Where will this growth occur?

The largest-growing import markets for cheese were Japan, China, Southeast Asia, Middle East, Central America/Caribbean, and Chile over the last four years

The top-growing import markets for NDM/SMP are Mexico, Southeast Asia, China, Pakistan, the Middle East, Central America/Caribbean, and Pakistan.

The top-growing import markets for whey products are China, Southeast Asia, Oceania, North Africa, and South Korea.

WIDENING DIFFERENCES

U.S. suppliers are positioned to capture a good chunk of these growing markets, but the proliferation of trade agreements by our competitors — while U.S. suppliers suffer fallout from our own trade wars — threatens our progress.

For instance, by 2025, the EU will have preferential access for 24,600 tons of cheese to Japan, plus 15,000 tons of milk powder and butter and 8,440 tons of whey. In Mexico, our largest export market, the EU will have new access for 25,000 tons of cheese and 50,000 tons of SMP by 2025, while New Zealand, Australia, and Canada will have new access for 37,000 tons of milk powder. Meanwhile, New Zealand and Australia already have preferential access to China.

All this matters for dairy farmers, because over the last five years, less than 20 percent of the “new” milk produced in the U.S. went to products sold overseas. Growth in domestic consumption absorbed the bulk of the gains, but about 15 percent just went into inventory, which continues to weigh on the market.
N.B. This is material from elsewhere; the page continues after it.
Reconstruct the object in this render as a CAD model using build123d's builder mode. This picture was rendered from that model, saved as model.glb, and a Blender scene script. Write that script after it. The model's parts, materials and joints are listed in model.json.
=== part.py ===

And, in fact, the U.S. milk production growth rate is slowing from the long-term pace.

If global trade keeps expanding as all analysts expect it to, the world will need our milk. Europe and New Zealand can’t supply it all.

But whether exports can continue to support the growth aspirations of the U.S. dairy sector will depend, in large part, on suppliers’ ability to contend against very tough competition.